SUMMARY OF THE INVENTION
According to the invention, a method is developed to create a shrinkage/sintering/fusion profile of ash pellet, while heating the ash pellet from ambient to 1400°C. According the present invention, the area shrinkage pattern of the ash pellet is continuously captured as image during heating in a furnace and the reduction/expansion of area shrinkage compared to original area at ambient is plotted against temperature. From the shape of the profile related to temperature, the coals are classified into "severe deposition", high deposition, moderate deposition, less deposition and no deposition while firing the coal in pulverized-fuel system.

DETAILED DESCRIPTION OF THE INVENTION
Thus, according to this invention is provided a method for the classification of coals or blend of coals.
In accordance with this invention, the as-received solid fuels are passed through a sieve and the samples are dried to a constant weight and crushed to pass through a smaller sieve. The samples passing through this sieve are used for analyses of proximate and calorific value. From proximate analysis and calorific value estimation, ash quantity in kg per million kilo calories is to be calculated. Adequate quantity of ash of each fuel is generated as per proximate analyses at 750°C for further analyses.
For sintering and ash fusion measurement, ash pellets of predetermined shape and size are prepared by pressing of ash powder in a die without using any binder. The ash pellet is then air dried and introduced at room temperature into a furnace of the microscope. The furnace is heated to 1000°C at a constant heating rate and further heated to 1400°C with reduced heating rate.
This sintering/fusion test runs are performed in air.
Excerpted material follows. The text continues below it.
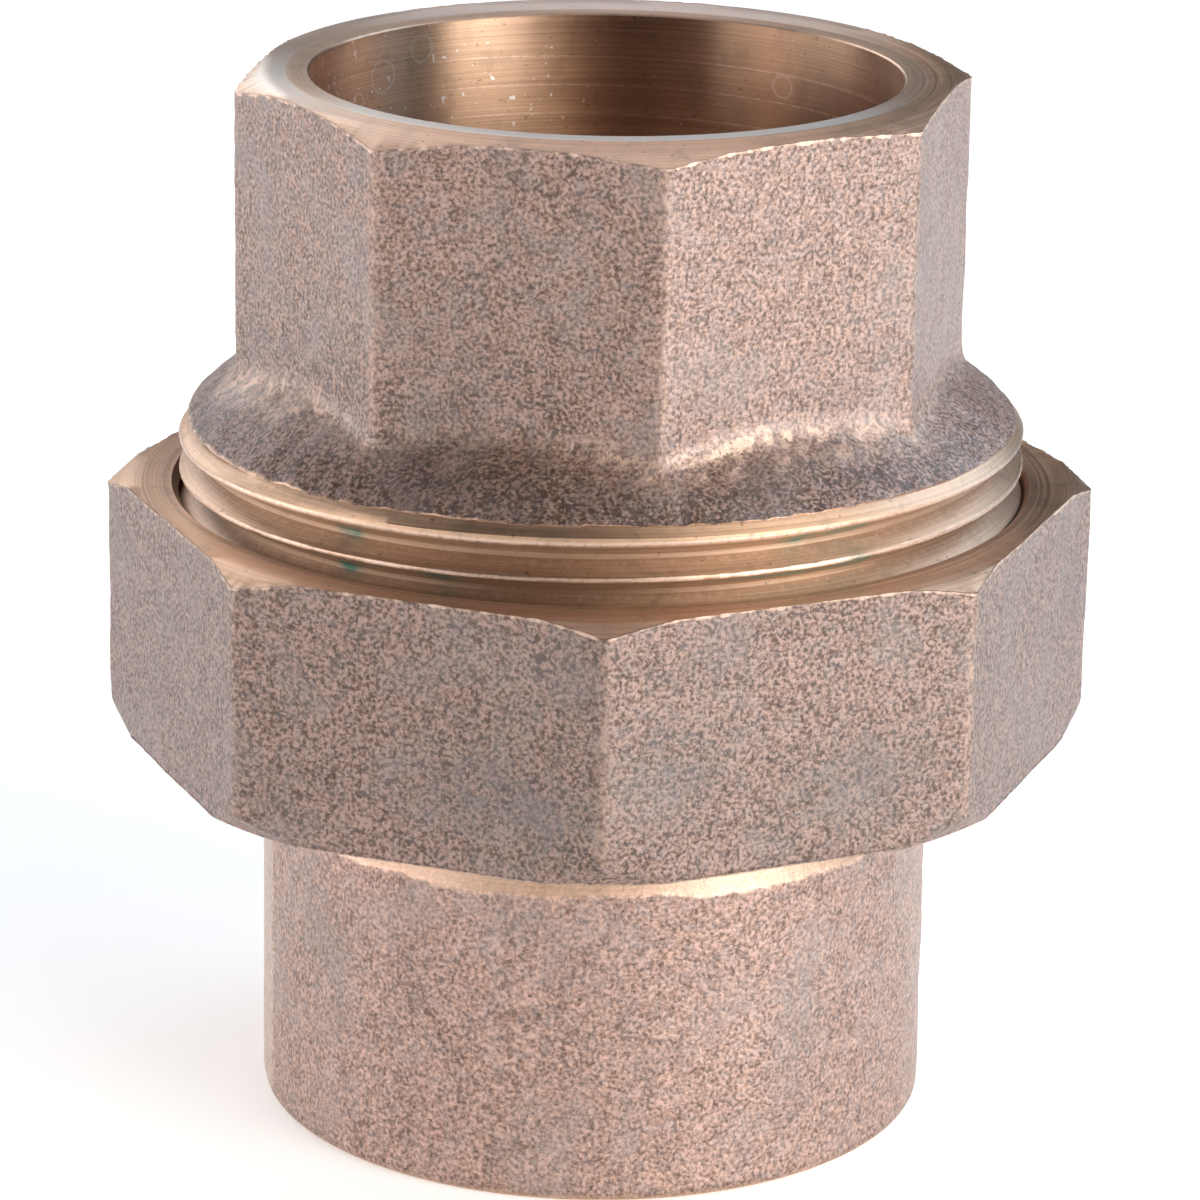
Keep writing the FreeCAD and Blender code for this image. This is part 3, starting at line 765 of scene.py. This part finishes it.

The images of the ash pellet are continuously captured using camera at pre-selected time intervals, during the whole heating process. This dimensional changes of the ash pellet namely height, corner angle, area and shape factor are also measured from the stored images of the specimen. The area shrinkage% = (A0 -AT) 100/A0 where A0 and AT are the projected area of the ash pellet and area after each interval of temperature "T" respectively are calculated from room temperature to final temperature of each run. The area shrinkage percentage due to sintering of the ash pellet vs. temperature is plotted for all the ash samples. (Fig. 1 & Fig. 2). The drawings are pertaining to particular samples used for the sintering/fusion test and the texts marked in the drawings are the reference details for the samples.
From the plot, the maximum shrinkage by % area reduction Rmax and the corresponding temperature related to Rmax are to be noted as shown. Since the

ash deposition in the pulverized fuel combustion system is the function of sintering/shrinkage/fusion behaviors of ash, the temperature at which the maximum shrinkage occurs and ash loading, all the above three data are used in the proposed new system of coal classification as shown in the below Table 1.
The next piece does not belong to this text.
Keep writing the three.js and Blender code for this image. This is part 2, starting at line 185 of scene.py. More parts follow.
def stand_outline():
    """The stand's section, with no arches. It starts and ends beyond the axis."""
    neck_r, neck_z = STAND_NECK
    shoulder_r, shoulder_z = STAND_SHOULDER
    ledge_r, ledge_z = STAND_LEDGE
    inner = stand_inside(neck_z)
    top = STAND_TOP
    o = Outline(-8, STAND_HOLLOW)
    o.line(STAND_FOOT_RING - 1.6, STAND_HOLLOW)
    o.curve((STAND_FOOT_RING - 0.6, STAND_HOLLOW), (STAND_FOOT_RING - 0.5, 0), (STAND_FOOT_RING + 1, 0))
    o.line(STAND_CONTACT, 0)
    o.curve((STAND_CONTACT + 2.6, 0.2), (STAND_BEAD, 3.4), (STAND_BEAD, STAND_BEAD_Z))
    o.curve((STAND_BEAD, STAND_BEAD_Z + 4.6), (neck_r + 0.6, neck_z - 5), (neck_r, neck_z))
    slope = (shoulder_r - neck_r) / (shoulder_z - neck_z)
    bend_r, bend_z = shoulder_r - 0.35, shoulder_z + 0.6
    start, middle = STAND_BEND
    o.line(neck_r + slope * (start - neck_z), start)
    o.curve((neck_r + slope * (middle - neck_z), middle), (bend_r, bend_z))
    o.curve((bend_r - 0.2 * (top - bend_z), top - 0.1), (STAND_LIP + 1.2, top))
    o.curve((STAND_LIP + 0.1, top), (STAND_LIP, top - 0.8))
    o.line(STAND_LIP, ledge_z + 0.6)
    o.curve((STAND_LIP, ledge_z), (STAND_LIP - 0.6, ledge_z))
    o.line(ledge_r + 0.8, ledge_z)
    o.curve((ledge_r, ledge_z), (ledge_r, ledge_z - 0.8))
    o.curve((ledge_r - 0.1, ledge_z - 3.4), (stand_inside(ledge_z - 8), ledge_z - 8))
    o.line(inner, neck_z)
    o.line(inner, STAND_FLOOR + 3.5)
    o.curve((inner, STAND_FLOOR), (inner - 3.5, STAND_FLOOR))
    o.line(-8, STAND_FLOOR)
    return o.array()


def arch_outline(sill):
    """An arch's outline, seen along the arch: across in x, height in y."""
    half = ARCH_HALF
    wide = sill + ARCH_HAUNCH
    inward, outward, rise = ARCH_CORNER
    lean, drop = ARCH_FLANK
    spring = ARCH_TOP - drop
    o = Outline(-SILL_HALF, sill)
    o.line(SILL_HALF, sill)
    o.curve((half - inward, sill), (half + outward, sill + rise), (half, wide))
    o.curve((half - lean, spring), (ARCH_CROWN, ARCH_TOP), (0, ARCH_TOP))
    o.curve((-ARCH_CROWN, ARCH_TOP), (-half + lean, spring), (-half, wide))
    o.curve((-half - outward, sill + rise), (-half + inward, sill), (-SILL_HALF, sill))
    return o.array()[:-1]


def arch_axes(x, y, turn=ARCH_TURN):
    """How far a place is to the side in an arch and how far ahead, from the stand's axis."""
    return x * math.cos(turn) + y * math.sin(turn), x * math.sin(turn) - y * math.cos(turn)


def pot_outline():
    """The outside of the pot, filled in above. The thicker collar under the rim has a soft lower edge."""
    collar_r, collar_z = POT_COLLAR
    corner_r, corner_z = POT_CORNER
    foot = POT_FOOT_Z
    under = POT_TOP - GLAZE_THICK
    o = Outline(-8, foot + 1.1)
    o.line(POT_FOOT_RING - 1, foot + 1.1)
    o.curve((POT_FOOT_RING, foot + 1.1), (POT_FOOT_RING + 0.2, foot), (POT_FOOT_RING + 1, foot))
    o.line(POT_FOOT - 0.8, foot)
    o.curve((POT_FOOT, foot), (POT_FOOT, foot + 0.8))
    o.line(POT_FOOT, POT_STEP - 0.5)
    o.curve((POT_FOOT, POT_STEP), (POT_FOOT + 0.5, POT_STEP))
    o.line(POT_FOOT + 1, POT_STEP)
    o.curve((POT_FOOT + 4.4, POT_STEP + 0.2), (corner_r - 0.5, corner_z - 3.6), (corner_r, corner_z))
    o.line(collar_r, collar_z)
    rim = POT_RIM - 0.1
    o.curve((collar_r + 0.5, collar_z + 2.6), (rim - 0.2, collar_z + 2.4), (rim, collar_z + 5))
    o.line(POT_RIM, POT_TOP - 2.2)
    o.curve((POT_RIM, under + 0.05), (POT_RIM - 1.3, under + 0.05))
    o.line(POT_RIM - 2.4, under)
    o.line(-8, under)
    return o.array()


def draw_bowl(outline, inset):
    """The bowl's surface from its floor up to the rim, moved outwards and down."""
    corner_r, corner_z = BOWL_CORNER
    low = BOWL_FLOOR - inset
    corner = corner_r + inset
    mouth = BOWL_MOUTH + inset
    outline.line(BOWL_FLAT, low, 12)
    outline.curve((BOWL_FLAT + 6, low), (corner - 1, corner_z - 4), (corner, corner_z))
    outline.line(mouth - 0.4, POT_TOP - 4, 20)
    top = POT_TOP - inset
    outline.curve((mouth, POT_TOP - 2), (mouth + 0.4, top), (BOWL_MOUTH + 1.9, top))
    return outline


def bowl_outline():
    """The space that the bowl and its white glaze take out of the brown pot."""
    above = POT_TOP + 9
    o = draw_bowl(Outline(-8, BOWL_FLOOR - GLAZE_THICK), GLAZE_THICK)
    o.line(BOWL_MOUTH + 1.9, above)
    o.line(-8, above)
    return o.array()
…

The invention will now be explained with the help of the following non-limiting
example.
EXAMPLE
The solid fuel is passed through No. 4 mesh sieve (4.75 mm). The sample is then air dried until the loss in weight is not more than 0.1% per hour. The air dried sample is again crushed to pass through No. 72 mesh sieve (212m).
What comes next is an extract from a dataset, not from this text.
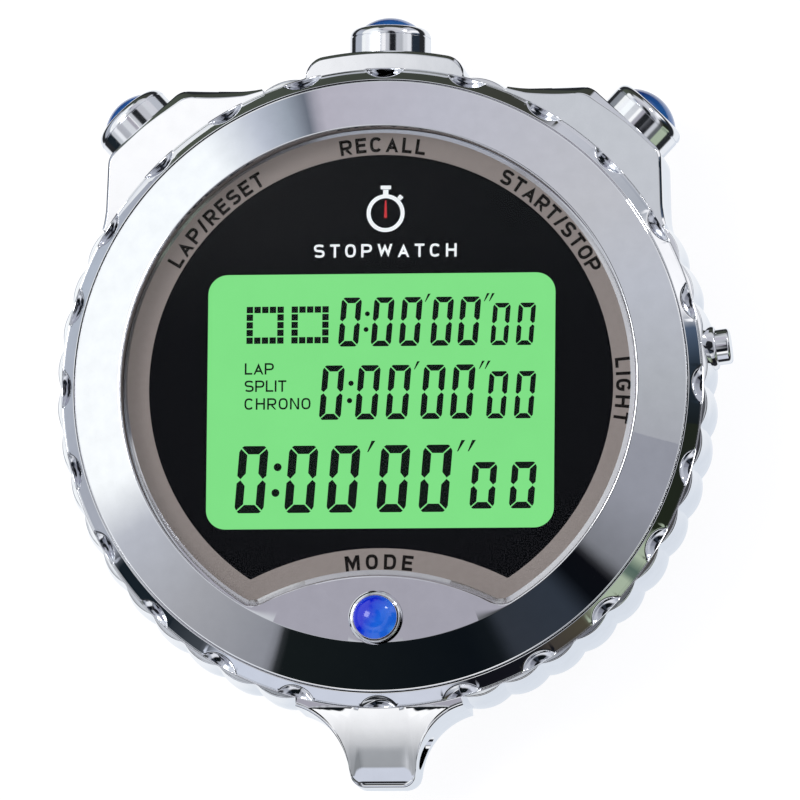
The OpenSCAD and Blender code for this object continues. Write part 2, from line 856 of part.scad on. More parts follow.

The 72 mesh sample is used for analysis of proximate and calorific value. For proximate and calorific value estimation, ash quantity in kg/million kilo calories is to be calculated. Adequate quantity of ash of each fuel is generated as per proximate analysis at 750°C for further analysis. For sintering and ash fusion measurement, ash pellets (Specimen) of shape (Truncated cone of 4 mm height, diameters of 3 mm - bottom and 1.5 mm - top) were prepared by uni¬axial pressing of ash powder in a die without using any binder. The ash pellet was than air dried. The ash pellet was introduced at room temperature into a furnace of the microscope. As per the heating program, the furnace was heated to 1000°C at a constant heating rate of 10°C per min and further heated to 1400°C with reduced heating rate of 8°C per min. This sintering/fusion test runs are performed in air and the image of the ash pellet was continuously captured using camera at time intervals of 10s during the whole heating process. The dimensional changes are measured and the area shrinkage % is calculated and plotted. From the plot the maximum shrinkage by % area reduction Rmax and the temperature corresponding thereto, are noted. In this method the coals are classified into three major categories based on maximum shrinkage observed. These three categories are again classified into three sub groups based on the maximum temperature at which the maximum shrinkage is observed. The sub groups are again classified into three types of deposits based on the kilogram ash obtained for each million kilo calories generated in a boiler. If the following results are available for a coal i.e. maximum shrinkage, maximum temperature at maximum shrinkage, ash obtained for every million kilo calories of energy, then from this data the coal is classified into a type such as severe deposition, high deposition, moderate deposition, less deposition or no deposition.

We Claim:
1. A method for the classification of coal or blend of coals comprising
passing the fuel sample through a sieve and air drying the sieved sample,
crushing the air-dried sample to pass through a smaller sieve and
subjecting the same to ash formation,
forming said ash into pellets and drying the same, introducing said ash
pellet into a furnace,
heating said furnace to 1000°C at a constant heating rate and further to
1400°C at a reduced heating rate and obtaining images of the pellet at
regular intervals, measuring the dimensional changes of the pellet from
stored images of the pellet,
calculating the area shrinkage % from the formula (AO-AT) 100/AO where
Ao - the projected area of the ash pellet and
AT- the area of the ash pellet after each interval of temperature T
Plotting temperature to area shrinkage % on sintering of the ash
obtaining the Rmax, and classifying the coal based on the Rmax,
temperature and ash loading.
2. The method as claimed in claim 1, wherein the coals are classified into
any of the types such as severe deposition, high deposition, moderate
deposition, less deposition, no deposition.